WHAT THIS TASK INVOLVES: The lines to reproduce run from the first one through the line containing "DISC_SLOPE, DISC_SHOULDER = 0.2, 5". Reproduce them exactly.

--- RECORDED DATA ---

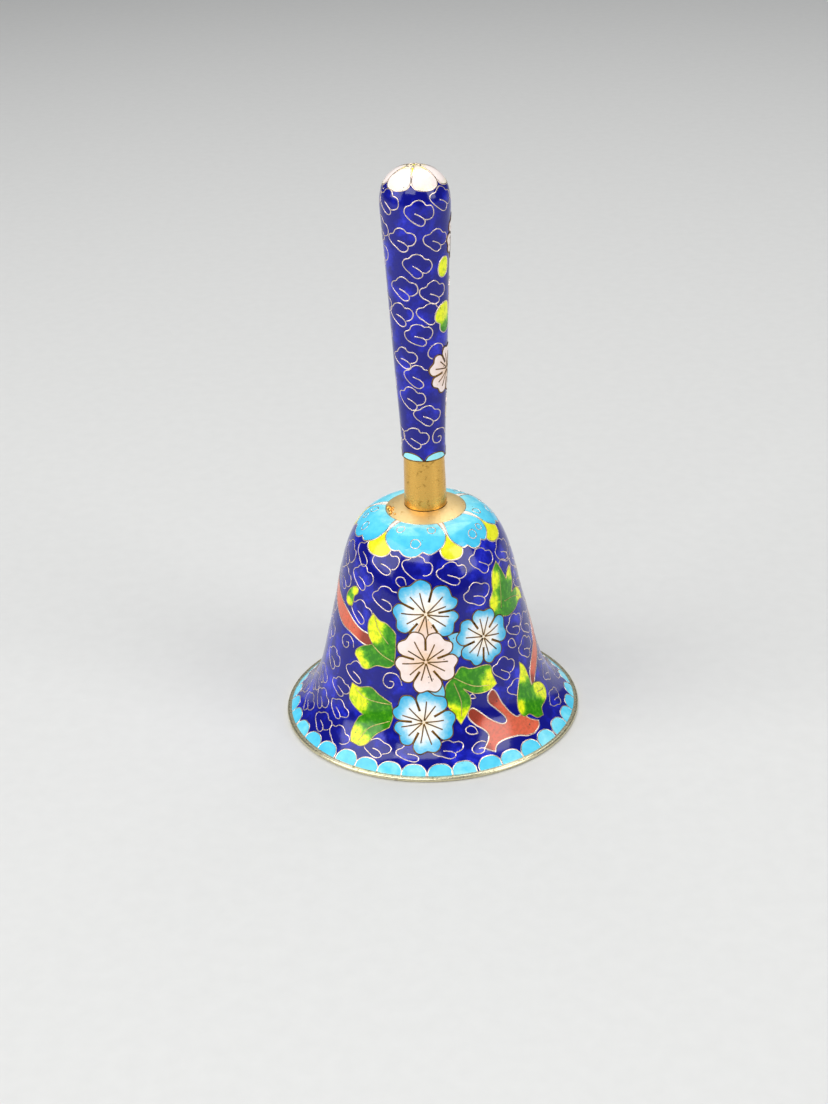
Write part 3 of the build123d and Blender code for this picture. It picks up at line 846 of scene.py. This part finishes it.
# Satin gilding: soft pale gold with hardly a mark.
brass_satin = rubbed_metal("brass_gilt_satin", "F6DA9E", "D6AE68", 0.5, 2.4, 0.35, (1.0, 1.0, 1.0), 0.008)
dress("crown_disc", brass_satin)

# Beads of solder that were left at the edge of the disc, as (angle, radius, size).
BEADS = ((-176, 8.5, 0.62), (-168, 8.3, 0.5), (-171, 7.6, 0.34), (-158, 8.7, 0.44), (-163, 7.9, 0.3),
         (-150, 8.2, 0.26))
# Half profile of a bead as shares of its size, (outwards, up).
BEAD = ((0.95, -0.3), (1.0, 0.1), (0.85, 0.5), (0.5, 0.78), (0.12, 0.88))
BEAD_SIDES = 14
disc_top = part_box("crown_disc")[1].z * 1000
DISC_SLOPE, DISC_SHOULDER = 0.2, 5


def lids(rings, columns):
    """Faces that close the first and the last ring of a grid."""
    return [[(rings - 1) * columns + k for k in range(columns)], [columns - 1 - k for k in range(columns)]]


beads = Making()
turns = np.arange(BEAD_SIDES) * 2 * math.pi / BEAD_SIDES
for angle, out, size in BEADS:
    centre = np.array((*around(angle, out), disc_top - DISC_SLOPE * (out - DISC_SHOULDER)))
    grid = []
    for across, rise in BEAD:
        wobble = np.array([chance.uniform(0.92, 1.08) for _ in turns])
        grid.append(centre + size * hoop(across * wobble, turns, rise))
    beads.add(np.vstack(grid), tiles(len(BEAD), BEAD_SIDES) + lids(len(BEAD), BEAD_SIDES))
# Brass solder, as it froze: yellow and smooth.
solder = rubbed_metal("brass_solder", "F0B860", "B07830", 0.3, 1.0, 0.4)
beads.finished("solder_beads", solder, "gilt_brass")

# ----------------------------------------
# Handle core and plug: a drawn copper tube with a domed end under the handle's enamel, and a turned
# brass plug soldered in its foot, tapped for the eye bolt.

dress("handle_core", copper_spun)
# Turned brass: bright yellow with fine rings of the lathe.
brass_turned = rubbed_metal("brass_turned", "EBC36E", "9A7434", 0.22, 3.0, 0.35, (0.2, 0.2, 4.0), 0.006)
dress("handle_plug", brass_turned)

# ----------------------------------------
# Cobalt ground of the handle: the same blue glass on the tube, between the lappets of the foot and the
# white flower of the top.

FOOT_RADIUS = 4.95
HANDLE_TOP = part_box("handle_cap_enamel")[1].z * 1000
SLEEVE_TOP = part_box("ferrule")[1].z * 1000
handle_wall = Turned(((FOOT_RADIUS, SLEEVE_TOP), (5.65, 83), (6.65, 104), (7.55, 121.5), (7.62, 125.5),
                      (6.8, 128.9), (4.2, 131.6), (0, HANDLE_TOP)), (0, 1), (-1, 0))
handle_ground = coat(handle_wall, 0.0, handle_wall.length - 0.02, 128, COAT_ROW)
handle_ground.finished("handle_cobalt_ground", enamel_cobalt, "cobalt_enamel", ["handle_enamel"])

# ----------------------------------------
# Cap of the handle: a six-petalled white flower over the dome, with yellow in the gaps between its
# petals and a ring of wire round its middle.

CAP_REACH = 8.3
CAP_PETALS = 6
CAP_FIRST = -127
# Half a petal as (share of its reach, degrees from its middle), from the root to the tip.
CAP_PETAL = ((0.06, 0), (0.26, 21), (0.5, 27.5), (0.8, 28.6), (0.95, 20), (1.0, 0))
CAP_STEP = 0.5
# White enamel, polished: milky, with a breath of pink and lemon at the middle of the flower.
enamel_white = fired_enamel("enamel_white",
                            [(0.0, "F6E27A"), (0.16, "FBEFC8"), (0.35, "FFF2EC"), (0.85, "FFF0EA"),
                             (1.0, "FFF6D8")], 0.11, 0.06, (1.5, 0.04))
cap_cells, cap_wires = Making(), Making()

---

EXERCISE ANSWER:
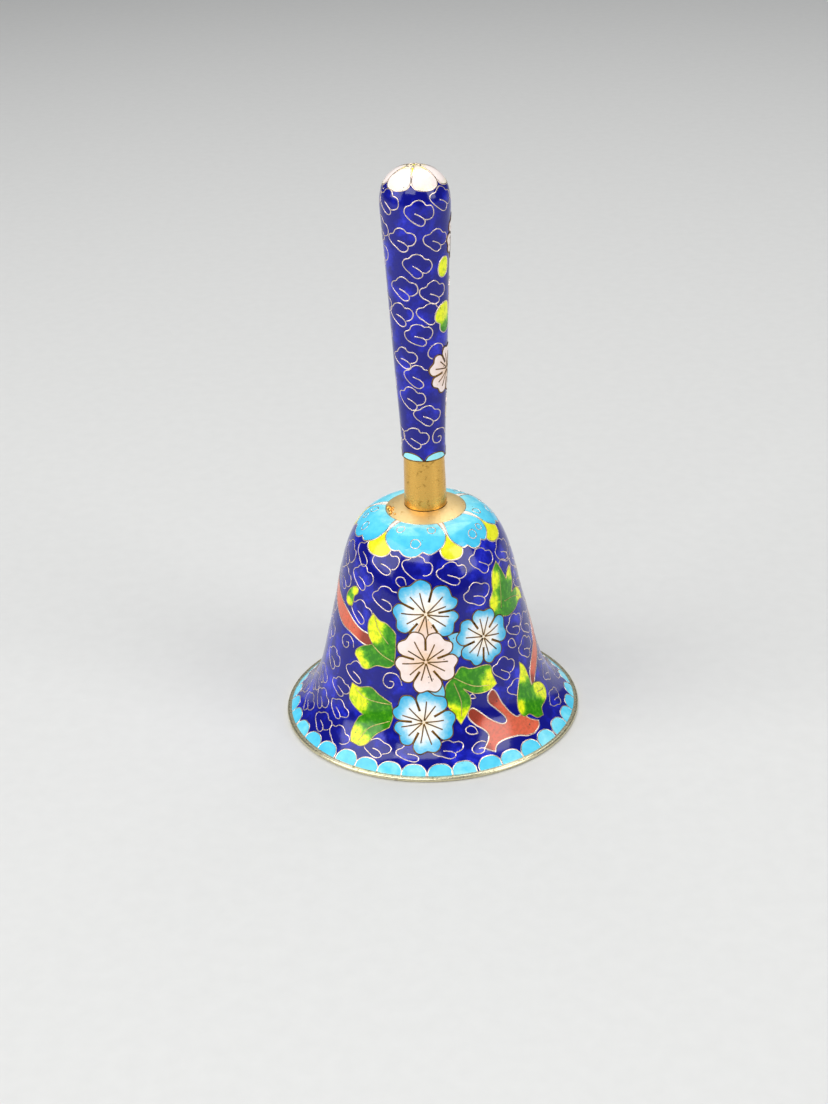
Write part 3 of the build123d and Blender code for this picture. It picks up at line 846 of scene.py. This part finishes it.
# Satin gilding: soft pale gold with hardly a mark.
brass_satin = rubbed_metal("brass_gilt_satin", "F6DA9E", "D6AE68", 0.5, 2.4, 0.35, (1.0, 1.0, 1.0), 0.008)
dress("crown_disc", brass_satin)

# Beads of solder that were left at the edge of the disc, as (angle, radius, size).
BEADS = ((-176, 8.5, 0.62), (-168, 8.3, 0.5), (-171, 7.6, 0.34), (-158, 8.7, 0.44), (-163, 7.9, 0.3),
         (-150, 8.2, 0.26))
# Half profile of a bead as shares of its size, (outwards, up).
BEAD = ((0.95, -0.3), (1.0, 0.1), (0.85, 0.5), (0.5, 0.78), (0.12, 0.88))
BEAD_SIDES = 14
disc_top = part_box("crown_disc")[1].z * 1000
DISC_SLOPE, DISC_SHOULDER = 0.2, 5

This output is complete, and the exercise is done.